Nada más lejano del espíritu que las vaguedades de la superchería. No hay aquí ni pollos desplumados ni chivos desangrados, ni tabaco ni “caña blanca”. A este punto del concepto de espíritu ya se han desvanecido todas las “cortes malandras”, porque han manifestado ser, ellas mismas, expresión de extrañamiento, de odio y división. El re-ligare –el volver a unir aquello que se ha escindido– es el llegar a sentir y comprender que “se juega para el mismo equipo”, el triunfo de la re-adecuación del ser y la conciencia. La epístrofe es la vuelta, la con-versión. El espíritu solo llega a ser en la inmanencia que lo dirige resplandeciendo como conciencia de sí mismo. Su marcha desde lo inmediato hasta el saber es, en tal sentido, su propia epístrofe.

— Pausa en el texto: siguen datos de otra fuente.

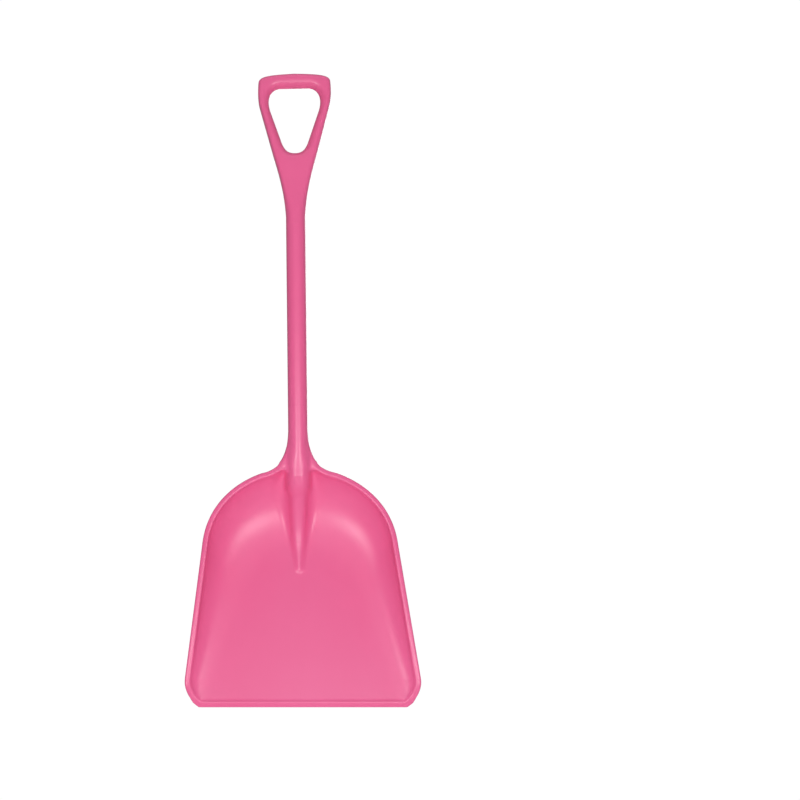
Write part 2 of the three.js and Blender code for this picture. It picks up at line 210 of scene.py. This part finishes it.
def rim_inner_edge():
    along = np.gradient(rim_outer, axis=0)
    along /= np.linalg.norm(along, axis=1)[:, None]
    inner = rim_outer + RIM_WIDTH * np.stack([along[:, 1], -along[:, 0]], axis=1)
    inner[:, 0] = np.maximum(inner[:, 0], 0)
    return inner


def rim_heights():
    along = np.clip(rim_outer[:, 1] / SIDE_END_Y, 0, 1)
    height = REAR_RIM_HEIGHT + (FRONT_RIM_HEIGHT - REAR_RIM_HEIGHT) * along
    t = np.linspace(0, 1, CURVE_STEPS + 1)
    ease = t * t * (3 - 2 * t)
    height[-CURVE_STEPS - 1:] = FRONT_RIM_HEIGHT + (CORNER_RIM_HEIGHT - FRONT_RIM_HEIGHT) * ease
    return height


CHART_LOW = (0, -362)
CHART_HIGH = (196, 40)
CHART_STEP = 1.0
RISE_SOFTENING = 4  # chart steps


def blade_chart():
    """For each point of the floor's plane: how far up the wall it lies, the rim's height there, and the
    distance to the outline."""
    chart = Chart(CHART_LOW, CHART_HIGH, CHART_STEP)
    points = chart.points
    inner = rim_inner_edge()
    height = rim_heights()
    ray = inner - floor_edge
    side = np.stack([
        ray[k, 0] * (points[:, 1] - floor_edge[k, 1]) - ray[k, 1] * (points[:, 0] - floor_edge[k, 0])
        for k in range(len(ray))
    ])
    passed = side[1:] >= 0
    k = np.argmax(passed, axis=0)
    on_a_ray = passed.any(axis=0)
    here = np.arange(len(points))
    before, after = side[k, here], side[k + 1, here]
    t = np.clip(before / np.minimum(before - after, -1e-9), 0, 1)[:, None]
    foot = floor_edge[k] * (1 - t) + floor_edge[k + 1] * t
    along = ray[k] * (1 - t) + ray[k + 1] * t
    rise = ((points - foot) * along).sum(axis=1) / (along * along).sum(axis=1)
    rise = np.where(on_a_ray, np.clip(rise, 0, RISE_PAST_RIM) ** RISE_EASE, 0)
    rim_height = height[k] * (1 - t[:, 0]) + height[k + 1] * t[:, 0]
    at_the_lip = (rise == 0) & (points[:, 1] < LIP_Y)
    rim_height = np.where(at_the_lip | ~on_a_ray, CORNER_RIM_HEIGHT, rim_height)
    chart.add("rise", rise)
    chart.soften("rise", RISE_SOFTENING)
    chart.soften("rise", RISE_SOFTENING)
    chart.add_slopes("rise")
    chart.add("height", rim_height)
    half = np.interp(-points[:, 1], -rim_outer[:, 1], rim_outer[:, 0])
    inside = (points[:, 0] < half) & (points[:, 1] < rim_outer[0, 1]) & (points[:, 1] > -BLADE_LENGTH)
    sign = np.where(inside, -1, 1)
    front_edge = line(rim_outer[-1], (0, -BLADE_LENGTH), 1)
    to_rim = distance_to(rim_outer[::2], points)
    chart.add("outline", np.minimum(to_rim, distance_to(front_edge, points)) * sign)
    return chart


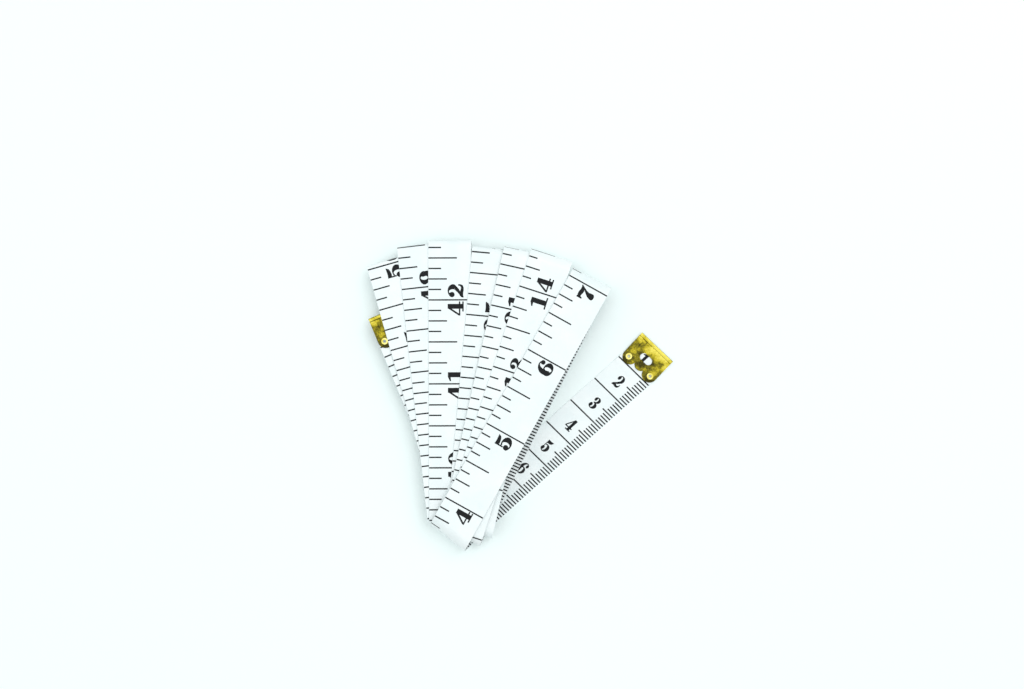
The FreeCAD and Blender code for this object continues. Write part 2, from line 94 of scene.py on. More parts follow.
def follow_ribbon():
    """Each leaf and each fold along the ribbon, from its zero mark."""
    point = Vector(START)
    reached = 0.0
    leaves, folds = [], []
    for leaf in range(1, LEAVES + 1):
        azimuth = AZIMUTHS[leaf - 1]
        heading = outward(azimuth) * (-1 if leaf % 2 else 1)
        leaves.append({"start": point, "from": reached, "heading": heading, "right": rightward(azimuth),
                       "height": leaf_height(leaf)})
        if leaf == LEAVES:
            leaves[-1]["to"] = LENGTH
            break
        next_heading = outward(AZIMUTHS[leaf]) * (1 if leaf % 2 else -1)
        bulge = (heading - next_heading).normalized()
        lean = heading.dot(bulge)
        rise = leaf_height(leaf + 1) - leaf_height(leaf)
        radius = abs(rise) / 2
        arc = math.pi * radius / lean
        leaf_end = FOLD_MARKS[leaf - 1] * INCH - arc / 2
        leaves[-1]["to"] = leaf_end
        far = point + heading * (leaf_end - reached)
        drift = (heading + next_heading) * (math.pi * radius / 2 / lean)
        along = Vector((-bulge.y, bulge.x))
        folds.append({"middle": far + drift / 2, "bulge": bulge, "along": along, "radius": radius,
                      "way": math.copysign(1, rise), "arc": arc, "from": leaf_end, "to": leaf_end + arc,
                      "height": (leaf_height(leaf) + leaf_height(leaf + 1)) / 2,
                      "slope": -rightward(azimuth).dot(bulge) / lean})
        point = far + drift
        reached = leaf_end + arc
    return leaves, folds


leaves, folds = follow_ribbon()


def lifted(s):
    """The first leaf's step up into its clip."""
    t = min(max((s - CLIP_LENGTH - LIFT_RUN / 4) / LIFT_RUN, 0), 1)
    return CLIP_LIFT * (1 - t * t * (3 - 2 * t))


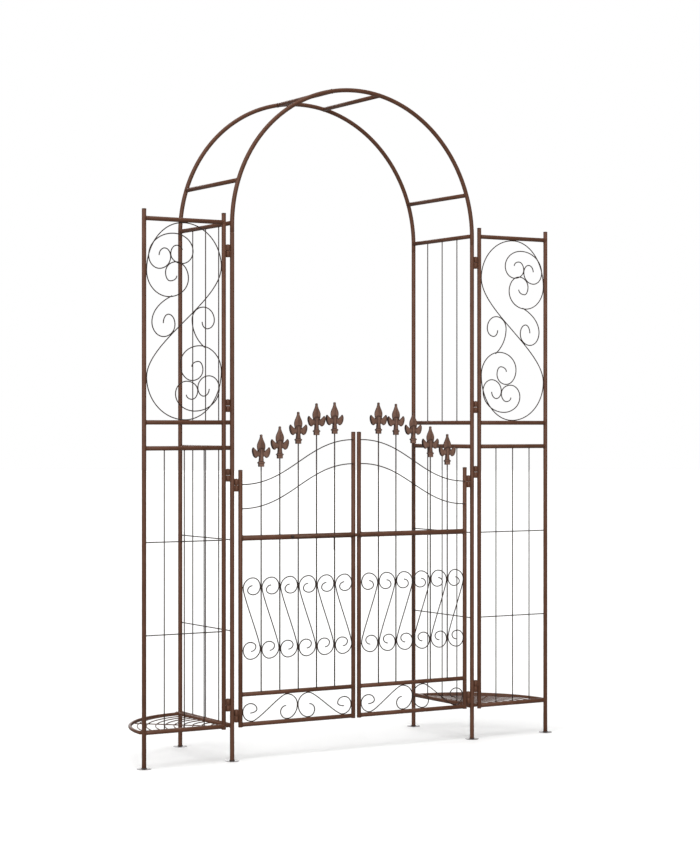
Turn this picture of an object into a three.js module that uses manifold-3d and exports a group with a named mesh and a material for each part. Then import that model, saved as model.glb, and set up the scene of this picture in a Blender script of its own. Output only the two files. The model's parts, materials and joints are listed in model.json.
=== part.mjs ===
// Garden trellis arch: two round hoops on four posts, side ladders, a double gate with a slide bolt,
// a scrolled wing panel on each side and a corner planter shelf behind each wing.
// Millimetres. +X is right, +Y is back, +Z is up, and the origin is on the floor under the middle.
import * as THREE from 'three';
import { mergeVertices } from 'three/addons/utils/BufferGeometryUtils.js';
import Module from 'manifold-3d';

const wasm = await Module();
wasm.setup();

// ---- Driving dimensions: overall ----
const archWidth = 926; // between the left and right arch posts
const archDepth = 364; // between the front and rear arch posts
const springHeight = 1707; // centre of the round hoops
const hoopLeg = 25; // straight end of a hoop, down to the top of its post
const wingWidth = 310; // from an arch post to the wing's outer post
const postCrown = 27; // of a wing's posts above its top rail
const postTail = 10; // of a wing's inner post below its bottom rail

// ---- Driving dimensions: stock and clearances ----
const tubeRadius = 7;
const gateRailRadius = 8.5;
const rimRadius = 5.5;
const picketRadius = 2;
const wireRadius = 1.5;
const footRadius = 23;
const footThickness = 3;
const gap = 0.3; // between two pieces that touch
const weldDepth = 0.5; // how far a welded wire sinks into its neighbour
const tubeSides = 8;
const wireSides = 4;

// ---- Driving dimensions: rails and wires ----
const bottomRailHeight = 112;
const lowerMidHeight = 996;
const upperMidHeight = 1077;
const topRailRise = 5; // of the top rails above the spring line
const crossWireHeights = [413, 703];
const uprightWires = 3;
const lowRungAngle = 18; // degrees above the spring line
const highRungAngle = 78.6;

// ---- Driving dimensions: gate ----
const hingeSpan = 30; // from a post to what hangs on it, where knuckles join the two
const meetingSpan = 22; // between the two meeting stiles
const gateBottomHeight = 113;
const stileTail = 8; // of the stiles below the bottom rail
const hingeStileTop = 923;
const meetingStileTop = 1044;
const gateMidHeight = 708;
const lowPanelRise = 96; // of the panel rail above the bottom rail
const pickets = 5;
const picketForward = 3.5; // of the pickets and their scrolls in front of the leaf's middle plane
const spearRises = [12, 38, 85, 113, 117]; // above the hinge stile, from the hinge side to the middle
const sweepDrops = [[44, 23], [121, 102]]; // of the two swept wires, below the tops of the two stiles
const scrollRowHeight = 450; // middle of the row of S-scrolls
const curlDrop = 103; // from there to the middle of a curl
const curlHalfHeight = 27;
const scrollEase = 24; // how long the diagonal takes to turn upright
const sweepEase = 0.42; // how far the swept wires run on level, as a share of the leaf

// ---- Driving dimensions: hinges and couplers ----
const knuckleHeight = 40;
const knuckleClearance = 0.9; // from a knuckle to the post that it turns beside
const knuckleWall = 3.6;
const pinLength = 16;
const boreClearance = 0.5;
const tabThickness = 9;
const couplerSetbacks = [67, 87, 53, 90]; // from the nearest rail to each coupler, from the bottom up
const gateHingeSetbacks = [37, 46]; // from the bottom and the top of the hinge stile

// ---- Driving dimensions: slide bolt ----
const boltRadius = 3.5;
const boltClearance = 0.7;
const sleeveWall = 1.2;
const boltTravel = 62;
const boltTipClearance = 2; // from the drawn rod's tip to the right stile's side of the meeting gap
const handleRadius = 2;
const handleDrop = 46;
const handleRoom = 32; // from the handle to the keeper when the bolt is thrown
const guideLength = 8;
const guideRoom = 18; // from a guide to the handle or collar that comes up to it
const guideSpacing = 63;
const keeperSpare = 7; // of the keeper beyond the thrown tip

// ---- Driving dimensions: planter shelf ----
const rimSetback = 19; // of the rim's rear end in front of the rear post
const rimTipSetback = 10; // of the rim's front end behind the middle of the wing's outer post
const shelfWireSpacing = 28.6;
const firstWireInset = 22; // from the rim to the outermost wire
const smallestWireReach = 40;

// ---- Driving dimensions: spear finials ----
const spearHeight = 104;
const spearThickness = 7;
const spearSocketDepth = 7;

// ---- Derived places ----
const halfArch = archWidth / 2;
const endGap = tubeRadius + gap; // from a post's centre line to the end of a rail that meets it
const wireReach = 2 * wireRadius - weldDepth; // between the centre lines of two crossed wires
const topRailHeight = springHeight + topRailRise;
const couplerHeights = [
  bottomRailHeight + couplerSetbacks[0],
  lowerMidHeight - couplerSetbacks[1],
  upperMidHeight + couplerSetbacks[2],
  topRailHeight - couplerSetbacks[3],
];
const leafSpan = halfArch - hingeSpan - meetingSpan / 2; // between a leaf's two stiles
const meetingStilePlace = hingeSpan + leafSpan; // from the arch post
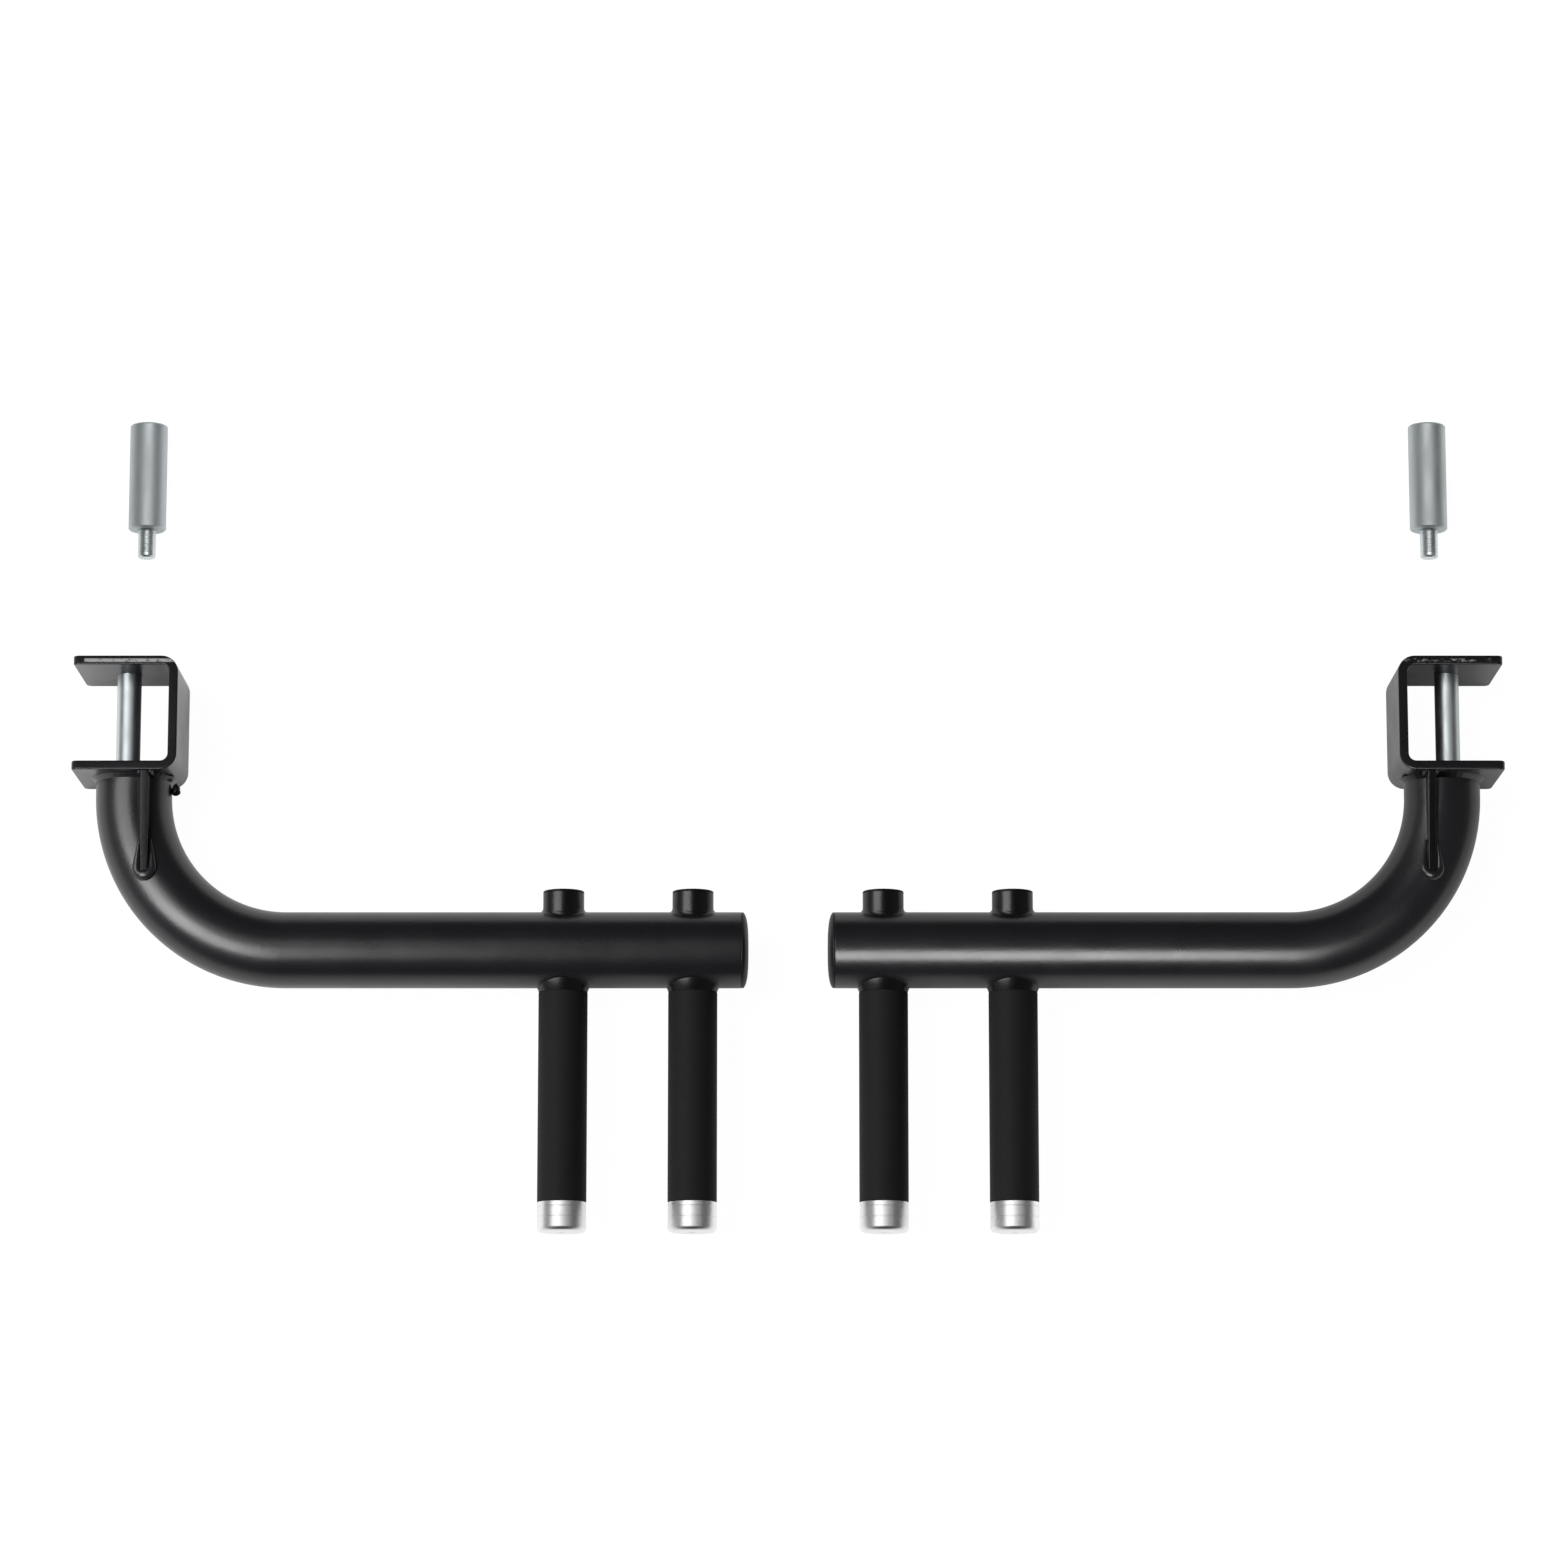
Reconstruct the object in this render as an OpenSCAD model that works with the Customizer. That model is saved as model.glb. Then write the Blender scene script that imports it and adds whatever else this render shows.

Decía Bertolt Brecht –citado por Nelson Chitty La Roche– que “las crisis se producen cuando el tiempo viejo no muere y el tiempo nuevo no nace”. Un nuevo bloque histórico está por nacer. Por lo pronto, es tiempo de desechar ilusiones y falsas reliquias, de comenzar desde ya a reunir los fragmentos y poner en orden la tierra. No el ser sino el ser social, el ser consciente, determina la conciencia. Son los términos de la epístrofe, del espíritu que se sabe porque ha llegado a reconocerse a sí mismo.